Der operative Gewinn vor Zinsen und Steuern (Ebit) sank leicht um 1,9 Prozent auf 2,111 Milliarden Euro. Angepeilt war zuvor ein Zuwachs. Doch die Ertragsziele bis 2023 musste Lutz in der Mittelfristplanung vor einigen Monaten weit nach unten korrigieren. Nun werden bis dahin insgesamt fast drei Milliarden Euro weniger Ebit erwartet, was die Finanzprobleme des Staatskonzerns enorm verschärft. Auch die Kapitalrendite (ROCE) ging 2018 weiter zurück von 6,1 auf 5,8 Prozent, wie aus den vertraulichen Dokumenten hervorgeht.

Nettoverschuldung steigt an

Alarmierend ist die Entwicklung der Nettoverschuldung, die bis Ende 2018 um fünf Prozent auf 19,549 Milliarden Euro weiter gestiegen ist. Als „adjustierte“ Summe werden sogar bereits 23,794 Milliarden Euro angegeben. Als rote Linie gelten bislang 20 Milliarden, auch Regierung und Bundestag sehen den wachsenden Schattenhaushalt beim bundeseigenen Unternehmen kritisch.
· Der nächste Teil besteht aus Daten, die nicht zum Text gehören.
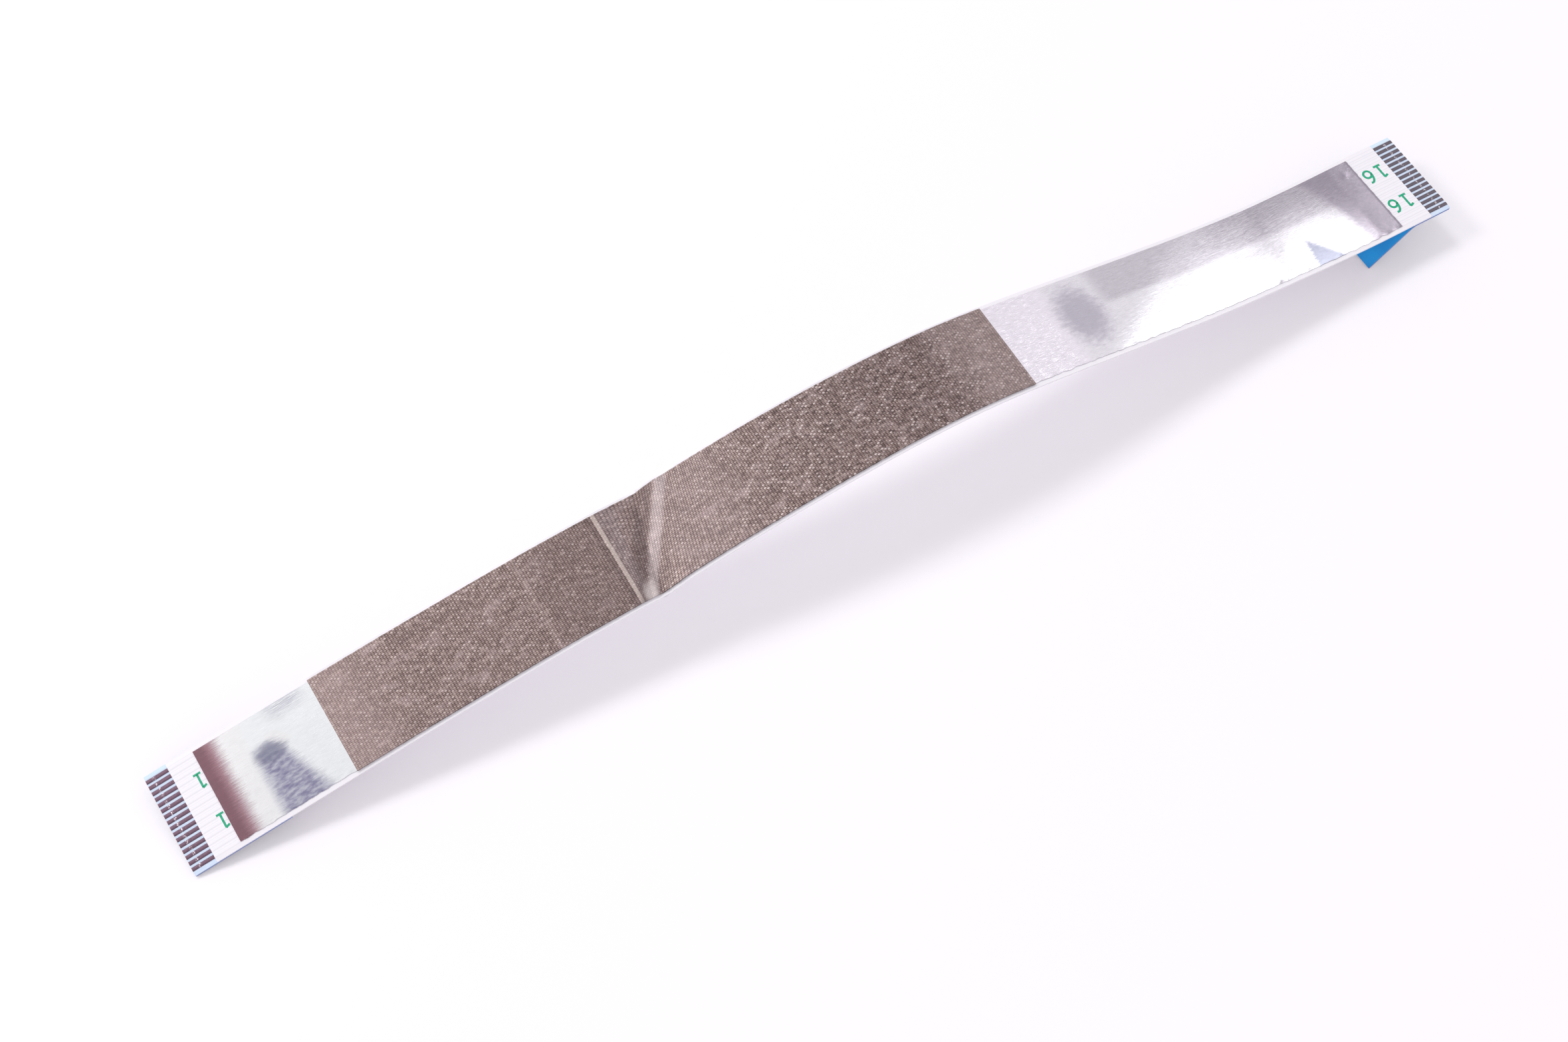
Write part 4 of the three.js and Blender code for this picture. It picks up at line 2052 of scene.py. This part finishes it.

Vor allem das drastisch verteuerte Großprojekt Stuttgart 21, für das der Staatskonzern mehr als vier Milliarden Euro Eigenanteil finanzieren muss, wird zur schweren Bürde. Denn höhere Investitionen kann die Bahn mangels ausreichender Erträge seit Jahren nur mit wachsender Verschuldung stemmen. In der aktuellen Investitionsplanung klafft eine Finanzlücke von mehr als vier Milliarden Euro. Deshalb will – wie berichtet – der Aufsichtsrat beschließen, dass die britische DB-Tochter Arriva mit 60 000 Mitarbeitern möglichst bis Dezember verkauft wird.
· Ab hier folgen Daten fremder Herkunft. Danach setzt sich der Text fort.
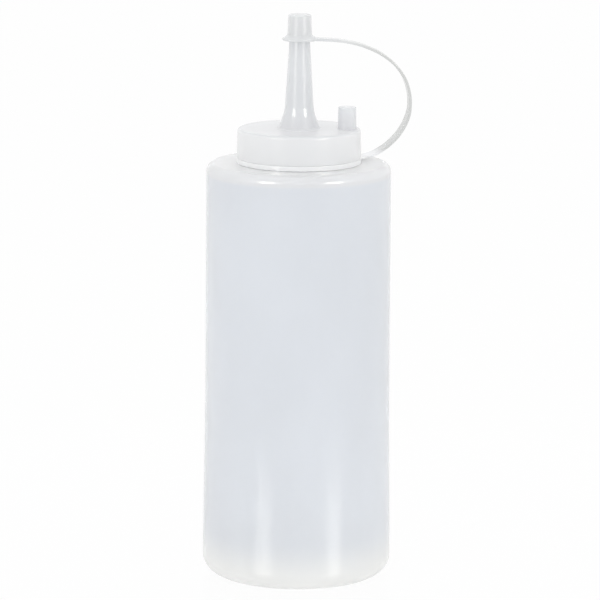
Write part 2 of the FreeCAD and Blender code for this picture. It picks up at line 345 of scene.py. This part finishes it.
def draw_outline(name, corners, segments):
    """Starts a mesh with a chain of edges in the XZ plane, and leaves it in edit mode.

    Each corner is a radius, a height and a rounding. A chain that returns to its first corner
    is closed.
    """
    clear_selection()
    places = [at(radius, height) for radius, height, rounding in corners]
    bpy.ops.mesh.primitive_plane_add(size=MM, location=ORIGIN)
    piece = bpy.context.object
    piece.name = piece.data.name = name
    bpy.ops.object.mode_set(mode="EDIT")
    bpy.ops.mesh.select_mode(type="VERT")
    bpy.ops.mesh.select_all(action="SELECT")
    bpy.ops.mesh.merge(type="CENTER")
    bpy.ops.transform.translate(value=places[0])
    for start, end in zip(places, places[1:]):
        bpy.ops.mesh.extrude_region_move(TRANSFORM_OT_translate={"value": end - start})
    bpy.ops.mesh.select_all(action="SELECT")
    bpy.ops.mesh.remove_doubles(threshold=WELD)
    for index, (radius, height, rounding) in enumerate(corners):
        if not rounding:
            continue
        before = places[index - 1] if index else places[-2]
        after = places[index + 1]
        bend = (places[index] - before).angle(after - places[index])
        pick(near(places[index]))
        bpy.ops.mesh.bevel(offset_type="OFFSET", offset=rounding * math.tan(bend / 2),
                           segments=segments, affect="VERTICES")
    return piece


def divide_run(low, high, radius_low, radius_high, cuts):
    """Cuts a straight stretch of the outline into shorter edges."""
    def inside(edge):
        heights = [vertex.co.z for vertex in edge.verts]
        radii = [vertex.co.x for vertex in edge.verts]
        return (min(heights) > low and max(heights) < high
                and min(radii) > radius_low and max(radii) < radius_high)
    pick(inside, "EDGE")
    bpy.ops.mesh.subdivide(number_cuts=cuts)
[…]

Bahn stellt mehr Mitarbeiter ein

Zum Jahreswechsel beschäftigte der DB-Konzern weltweit 318 528 Mitarbeiter. Allein 2018 gab es mehr als 20 000 Neueinstellungen, um den Personalmangel im Personen- und Güterverkehr zu lindern, der auch entsteht, weil viele ältere Beschäftigte in Rente gehen. Deshalb läuft eine Einstellungsoffensive. In diesem Jahr soll die Zahl der Mitarbeiter um mehr als 12 000 auf 330 890 steigen.